MATERIAL FOR THIS TASK =>
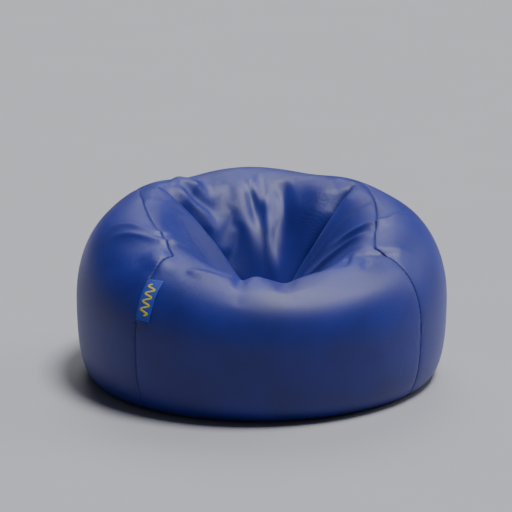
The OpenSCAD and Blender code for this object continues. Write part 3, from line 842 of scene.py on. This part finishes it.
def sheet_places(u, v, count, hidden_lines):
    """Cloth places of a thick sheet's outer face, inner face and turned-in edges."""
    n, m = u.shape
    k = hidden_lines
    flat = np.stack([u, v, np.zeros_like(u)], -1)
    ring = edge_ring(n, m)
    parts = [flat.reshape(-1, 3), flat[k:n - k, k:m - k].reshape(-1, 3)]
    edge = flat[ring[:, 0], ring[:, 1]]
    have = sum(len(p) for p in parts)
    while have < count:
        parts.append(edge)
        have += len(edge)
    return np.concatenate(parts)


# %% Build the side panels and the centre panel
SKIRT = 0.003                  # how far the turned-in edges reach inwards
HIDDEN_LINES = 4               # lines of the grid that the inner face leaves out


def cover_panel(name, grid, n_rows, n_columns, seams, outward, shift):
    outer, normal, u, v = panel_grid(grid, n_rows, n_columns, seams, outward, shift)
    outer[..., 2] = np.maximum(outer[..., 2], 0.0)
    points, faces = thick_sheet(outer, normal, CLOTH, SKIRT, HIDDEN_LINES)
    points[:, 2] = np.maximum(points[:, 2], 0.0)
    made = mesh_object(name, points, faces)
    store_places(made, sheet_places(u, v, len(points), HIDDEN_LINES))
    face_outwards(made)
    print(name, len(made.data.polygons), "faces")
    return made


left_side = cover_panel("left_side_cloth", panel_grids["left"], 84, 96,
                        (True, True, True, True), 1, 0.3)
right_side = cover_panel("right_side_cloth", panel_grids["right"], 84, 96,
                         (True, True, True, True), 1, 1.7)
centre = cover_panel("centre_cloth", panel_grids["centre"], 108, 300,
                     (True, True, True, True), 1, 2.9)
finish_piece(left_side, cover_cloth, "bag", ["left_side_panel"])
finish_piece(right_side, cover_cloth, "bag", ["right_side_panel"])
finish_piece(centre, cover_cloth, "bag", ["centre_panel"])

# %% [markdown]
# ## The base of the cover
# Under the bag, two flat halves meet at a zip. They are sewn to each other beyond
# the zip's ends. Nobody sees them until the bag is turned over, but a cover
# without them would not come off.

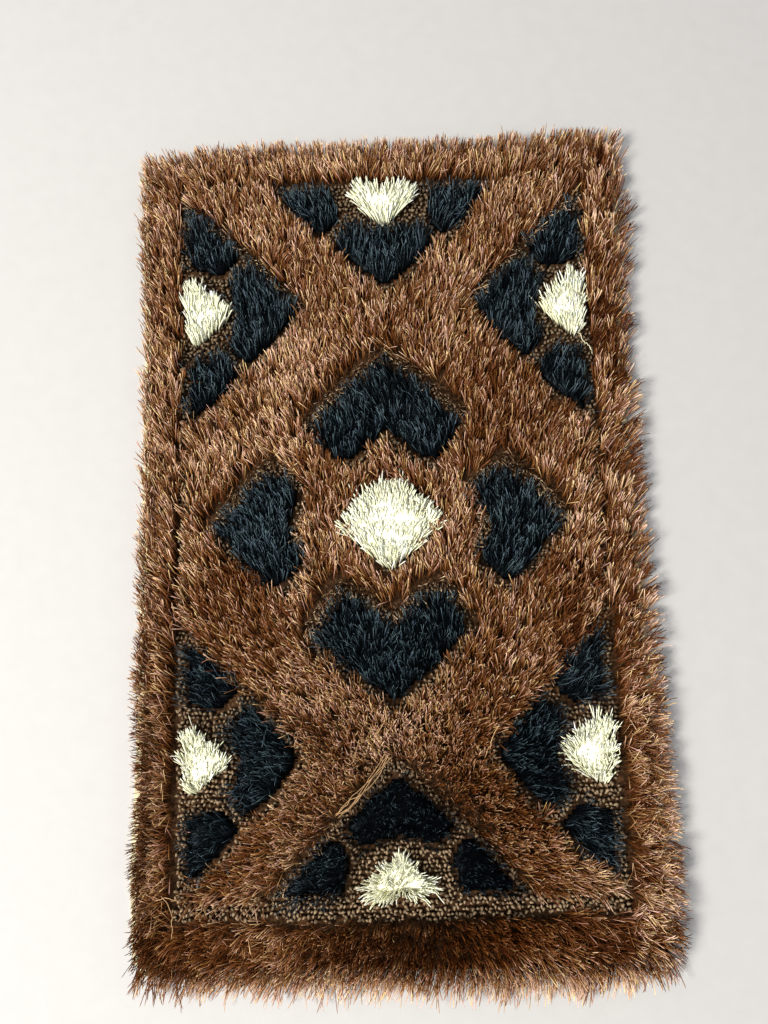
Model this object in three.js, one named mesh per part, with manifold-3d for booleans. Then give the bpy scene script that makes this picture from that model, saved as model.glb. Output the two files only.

--

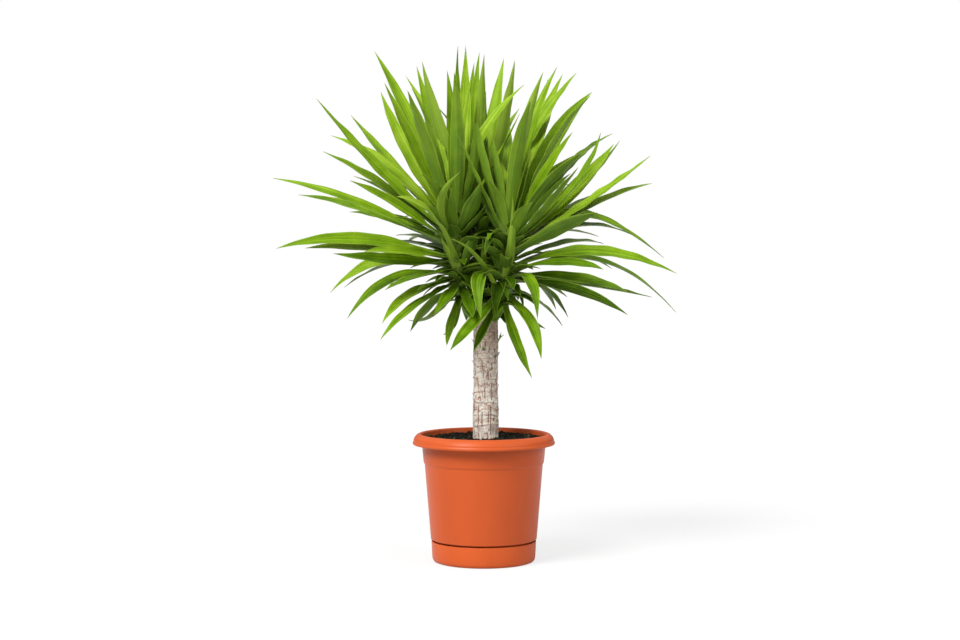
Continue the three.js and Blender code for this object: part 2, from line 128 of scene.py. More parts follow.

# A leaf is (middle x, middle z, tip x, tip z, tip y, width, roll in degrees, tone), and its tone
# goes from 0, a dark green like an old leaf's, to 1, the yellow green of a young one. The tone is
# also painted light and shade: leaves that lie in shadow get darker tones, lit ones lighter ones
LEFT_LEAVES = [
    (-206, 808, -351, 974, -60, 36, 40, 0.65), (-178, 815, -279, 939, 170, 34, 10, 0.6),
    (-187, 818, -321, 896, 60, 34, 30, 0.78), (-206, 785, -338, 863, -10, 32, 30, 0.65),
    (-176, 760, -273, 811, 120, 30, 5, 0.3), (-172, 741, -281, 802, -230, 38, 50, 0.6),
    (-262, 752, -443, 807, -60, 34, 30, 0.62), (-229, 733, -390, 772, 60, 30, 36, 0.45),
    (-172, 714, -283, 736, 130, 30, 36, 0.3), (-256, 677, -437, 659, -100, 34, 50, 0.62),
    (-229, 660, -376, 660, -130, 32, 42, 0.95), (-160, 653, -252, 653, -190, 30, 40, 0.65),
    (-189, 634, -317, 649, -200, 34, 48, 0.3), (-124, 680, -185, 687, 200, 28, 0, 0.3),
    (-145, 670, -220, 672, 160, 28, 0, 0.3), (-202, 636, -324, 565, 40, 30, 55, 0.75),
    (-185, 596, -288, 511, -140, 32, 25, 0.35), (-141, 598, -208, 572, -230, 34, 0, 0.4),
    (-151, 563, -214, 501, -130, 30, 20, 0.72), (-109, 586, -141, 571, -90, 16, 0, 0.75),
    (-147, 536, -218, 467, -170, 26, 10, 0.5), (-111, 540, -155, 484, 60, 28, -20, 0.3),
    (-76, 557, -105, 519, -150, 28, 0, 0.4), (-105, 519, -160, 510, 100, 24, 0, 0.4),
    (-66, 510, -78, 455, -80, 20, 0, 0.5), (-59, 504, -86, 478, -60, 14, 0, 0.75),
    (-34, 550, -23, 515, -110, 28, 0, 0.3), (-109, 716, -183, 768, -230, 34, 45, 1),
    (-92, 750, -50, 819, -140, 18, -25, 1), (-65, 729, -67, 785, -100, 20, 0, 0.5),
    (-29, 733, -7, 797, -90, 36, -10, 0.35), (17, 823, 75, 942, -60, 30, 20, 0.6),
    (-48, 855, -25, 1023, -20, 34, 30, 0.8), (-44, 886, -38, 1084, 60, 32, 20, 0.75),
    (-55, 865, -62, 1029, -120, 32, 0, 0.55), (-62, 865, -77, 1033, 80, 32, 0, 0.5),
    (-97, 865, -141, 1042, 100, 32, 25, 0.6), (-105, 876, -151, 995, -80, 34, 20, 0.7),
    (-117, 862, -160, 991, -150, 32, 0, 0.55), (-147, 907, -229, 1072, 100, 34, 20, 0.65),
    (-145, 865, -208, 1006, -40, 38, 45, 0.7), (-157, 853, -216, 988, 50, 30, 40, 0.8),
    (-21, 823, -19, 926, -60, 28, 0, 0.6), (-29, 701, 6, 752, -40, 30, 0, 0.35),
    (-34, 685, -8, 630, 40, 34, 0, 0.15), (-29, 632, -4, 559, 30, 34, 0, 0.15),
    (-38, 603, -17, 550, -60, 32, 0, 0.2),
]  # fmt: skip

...

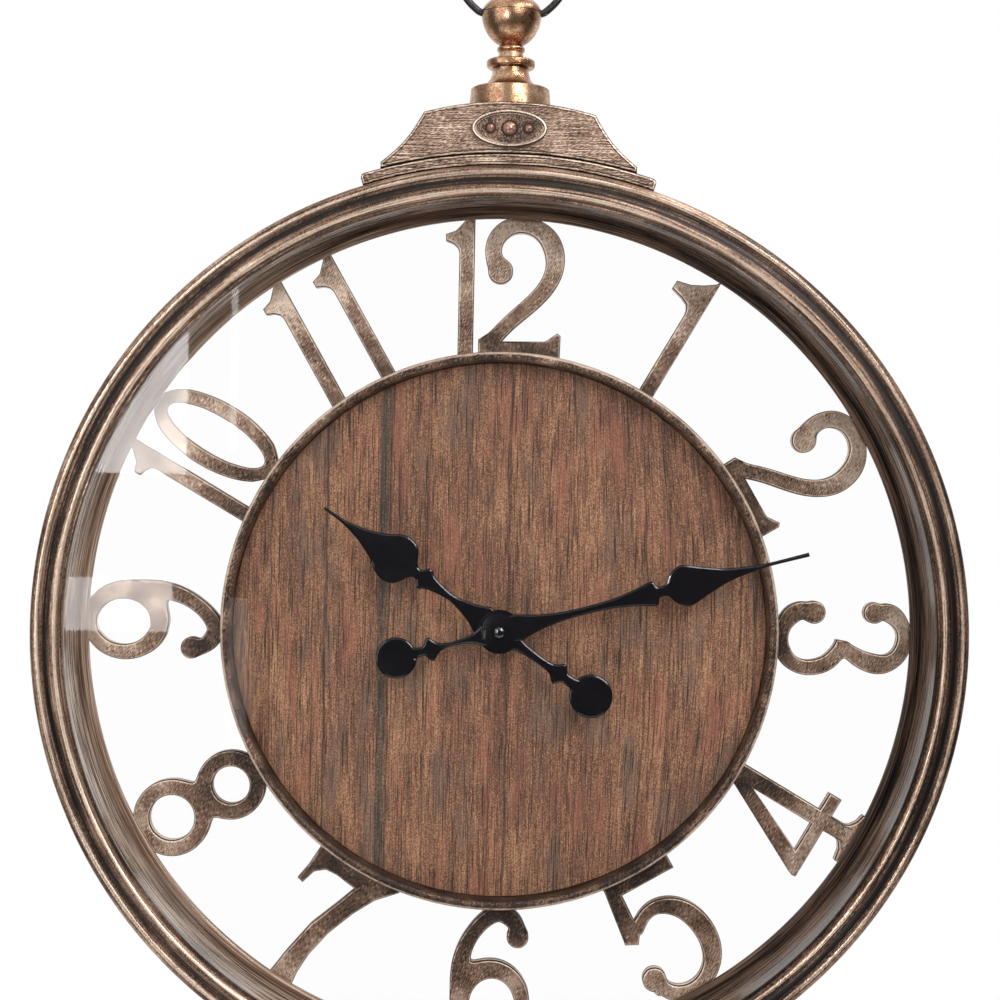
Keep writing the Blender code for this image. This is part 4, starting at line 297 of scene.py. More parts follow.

WHAT THE TASK ASKS =>
From the line with "The OpenSCAD and" through the line with "return np.concatenate(parts)", set down every line exactly and nothing besides.

SOLUTION =>
The OpenSCAD and Blender code for this object continues. Write part 3, from line 842 of scene.py on. This part finishes it.
def sheet_places(u, v, count, hidden_lines):
    """Cloth places of a thick sheet's outer face, inner face and turned-in edges."""
    n, m = u.shape
    k = hidden_lines
    flat = np.stack([u, v, np.zeros_like(u)], -1)
    ring = edge_ring(n, m)
    parts = [flat.reshape(-1, 3), flat[k:n - k, k:m - k].reshape(-1, 3)]
    edge = flat[ring[:, 0], ring[:, 1]]
    have = sum(len(p) for p in parts)
    while have < count:
        parts.append(edge)
        have += len(edge)
    return np.concatenate(parts)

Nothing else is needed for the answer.